For me, though, the most interesting war writers are those who say new things, or old things in new ways. Part of what makes Brian Turner great is that he was the first to portray artistically many of what have become the commonplace scenes and images of war literature, and how he now seems determined to push beyond them as far as he possibly can. Benjamin Busch’s memoir Dust-to-Dust takes the prize for the most determined effort to write about war without succumbing to subjects, ideas, and mannerisms that have been used before. One thing I appreciate greatly about Katey Schultz’s Flashes of War is how, fluidly Schultz, who never served, finds so many ways to tell war stories that avoid regurgitating obvious subjects and scenes. The beauty of Phil Klay’s Redeployment lies in how Klay takes popular war writing tropes and repackages them using irony, perspective, and humor—Klay’s not an unwitting user of tried-and-somewhat-true war story motifs, but a self-aware deployer and interrogator of them.

8 thoughts on “Been There, Done That: Contemporary War Writing Stock Scenes”

  1. I love it…..Really a great piece and also quite “original”, however there are many reasons for writing, especially for non pro’s writing privately for themselves or families. I dont think you meant this for them, The incidents you mention have been written about so often because they happened so often to so many of us.

    But it is a great check list for anyone presuming to write primarily for others with any pretense to art. Bravo again….-

    And so I quote TS Elliot, who when asked to write a War Poem for an upcoming literary anthology during WW2, said he would not.
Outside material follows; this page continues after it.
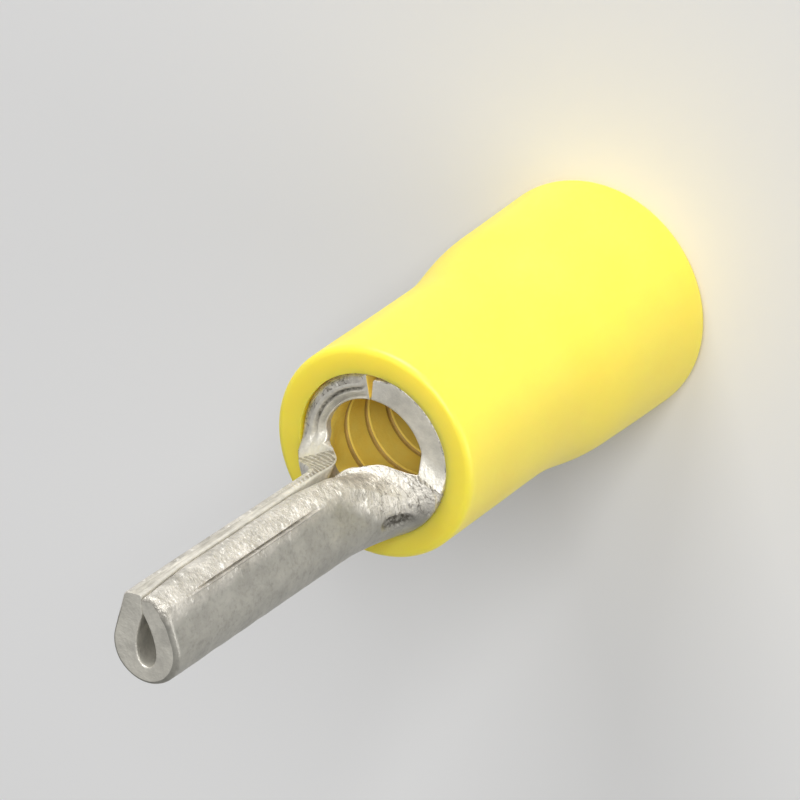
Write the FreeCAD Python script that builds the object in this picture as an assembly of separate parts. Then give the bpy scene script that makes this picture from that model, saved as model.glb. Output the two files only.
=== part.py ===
"""Insulated pin terminal: a folded sheet terminal in a flared insulating sleeve.

Lengths are in millimetres.  The pieces are drawn lying down: X runs along the terminal
towards the pin tip, Z points to the seam, and x = 0 is the front face, where the barrel and
the sleeve end flush.  At the end they are stood on the sleeve's flared mouth, pin up, with
the origin at the centre of the mouth and the seam towards -Y.
"""
import FreeCAD
import Part
import math
import os

# Sheet and wire barrel
sheet = 0.80
wire_bore_dia = 3.40
barrel_len = 6.80
seam_gap_outside = 0.26
seam_gap_inside = 0.06
groove_count = 3
groove_first = 1.28
groove_pitch = 1.12
groove_width = 0.28
groove_depth = 0.12

# Neck between barrel and pin
neck_len = 2.70
edge_neck_len = 2.30
neck_open_angle = 86.0
neck_inset = 0.015
neck_stations = 7

# Pin: a U folded until its edges meet in a seam along the top
pin_tip_x = 11.85
pin_width = 2.20
pin_height = 2.72
pin_drop = 0.25
leg_lean_deg = 17.0
top_corner_r = 0.32
pin_seam = 0.05
void_half_width = 0.31
void_floor = 0.52
void_height = 1.65
tip_chamfer = 0.10

# Insulating sleeve
sleeve_len = 13.05
sleeve_wall = 0.85
mouth_outer_dia = 7.70
flare_outer_dia = 7.56
flare_from = 5.5
flare_to = 9.3
mouth_wall = 0.80
front_round = 0.22
rear_round = 0.42
funnel_clear = 0.15

barrel_ro = wire_bore_dia / 2 + sheet
barrel_ri = wire_bore_dia / 2
pin_bottom = -barrel_ro + pin_drop
pin_top = pin_bottom + pin_height
half_points = 12
walk_steps = 40


def blend(u):
    """Smooth step from 0 to 1."""
    u = min(max(u, 0.0), 1.0)
    return u * u * (3.0 - 2.0 * u)


def arc_points(radius, angle_deg, count):
    """Half of a round outline from its lowest point up to angle_deg, as (y, z)."""
    out = []
    for i in range(count):
        a = math.radians(angle_deg) * i / (count - 1)
        out.append((radius * math.sin(a), -radius * math.cos(a)))
    return out


def walk(start, pieces, count):
    """Points at even spacing along lines and arcs that follow each other.

    Each piece is (length, bend): the heading turns evenly by bend over length.
    """
    total = sum(piece[0] for piece in pieces)
    fine = walk_steps * (count - 1)
    step = total / fine
    y, z = start
    heading = 0.0
    out = [start]
    for i in range(fine):
        at = (i + 0.5) * step
        for length, bend in pieces:
            if at <= length:
                break
            at -= length
        turn = bend / length * step
        heading += turn / 2
        y += step * math.cos(heading)
        z += step * math.sin(heading)
        heading += turn / 2
        if (i + 1) % walk_steps == 0:
            out.append((y, z))
    return out


def pin_outer():
    """Half outline of the pin: round belly, leaning leg, rounded corner, flat to the seam."""
    lean = math.radians(leg_lean_deg)
    belly_r = pin_width / 2
    belly = belly_r * (math.pi / 2 + lean)
    corner_turn = math.pi / 2 - lean
    corner_rise = top_corner_r * (1 - math.sin(lean))
    leg_foot = pin_bottom + belly_r + belly_r * math.sin(lean)
    leg = (pin_top - corner_rise - leg_foot) / math.cos(lean)
    reach = belly_r * math.cos(lean) - leg * math.sin(lean) - top_corner_r * math.cos(lean)
    pieces = [
        (belly, math.pi / 2 + lean),
        (leg, 0.0),
        (top_corner_r * corner_turn, corner_turn),
        (reach - pin_seam / 2, 0.0),
    ]
    return walk((0.0, pin_bottom), pieces, half_points)


def pin_inner():
    """Half outline of the teardrop space in the pin, from its floor up to the seam."""
    out = []
    for i in range(half_points):
        v = i / (half_points - 1)
        rise = void_height * (1 - math.cos(math.pi * v)) / 2
        half = void_half_width * math.sin(math.pi * v) * (1.25 - 0.45 * v)
        y = max(half, pin_seam / 2 * blend(2 * v))
        out.append((y, pin_bottom + void_floor + rise))
    return out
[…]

However,instead, he wrote a “Note on War Poetry”, and in the process, almost incidentally defined art, which is what, I think, you are talking about.

    A Note on War Poetry

    Not the expression of collective emotion
    Imperfectly reflected in the daily papers.
    Where is the point at which the merely individual
    Explosion breaks

    In the path of an action merely typical
    To create the universal, originate a symbol
    Out of the impact — This is a meeting
    On which we attend

    Of forces beyond control by experiment —
    Of Nature and the Spirit. Mostly the individual
    Experience is too large, or too small. Our emotions
    Are only ‘incidents’

    In the effort to keep day and night together.
    It seems just possible that a poem might happen
    To a very young man : but a poem is not poetry —
    That is a life.

    War is not a life : it is a situation ;
    One which may neither be ignored nor accepted,
    A problem to be met with ambush and stratagem,
    Enveloped or scattered.

    The enduring is not a substitute for the transient,
    Neither one for the other. But the abstract conception
    Of private experience at its greatest intensity
    Becoming universal, which we call ‘poetry’,
    May be affirmed in verse.

  2. Dean, thanks for the kind words and the great T.S. Eliot poem, of which I was not aware of before. You are right, I had in mind a veteran-writer eager to make his or her reputation as an author-artist; the scenes I describe might serve as workshop exercise prompts in how to “tell” a war story–I know from my own efforts at war fiction writing it is darn hard to be truly original. Veteran-writers using words and narrative privately and semi-privately to understand what they’ve gone through can and should write whatever they feel compelled to do, though they too might benefit from reading some of the texts I’ve named to see how it’s been done before.

  3. Great cautionary list-I’m guilty of five, though I’ve hopefully handled them skillfully enough to avoid summary literary execution. I’m relieved that translating OIF/OEF experiences into a science fiction setting isn’t yet on the list. In time, in time. . .

    1. Hi Liam, no need to worry–we’ll all read anything you write. I’ve been working on a war story all day myself that I think has only one or two of the motifs. Not to say it’ll be any good, but I’m trying.

  4. Good list. Except my guys in “Big Two-Hearted” weren’t wounded by a mortar. Though, I have written about mefloquine dreams, mortars, shoot-not-shoot dilemmas, shooting dogs, wanting to shoot idiot superiors, and all with enough tough guy talk to make it seem real, elsewhere.

    1. Point taken, and I’ll make the correction shortly. You are the last writer who has to worry about writing about war in ways that don’t put a unique interpretive and imaginative spin on things.

      1. Thanks for the vote of confidence, and I did enjoy the list. I worry about the guy or gal who doesn’t worry about these things. Fine line between stereotypical and archetypal.

  5. War story writing and war story reading will survive my carping criticism, that’s for sure. I like all the works I’ve listed, but want to do my bit to help the next generation of authors push into new territory.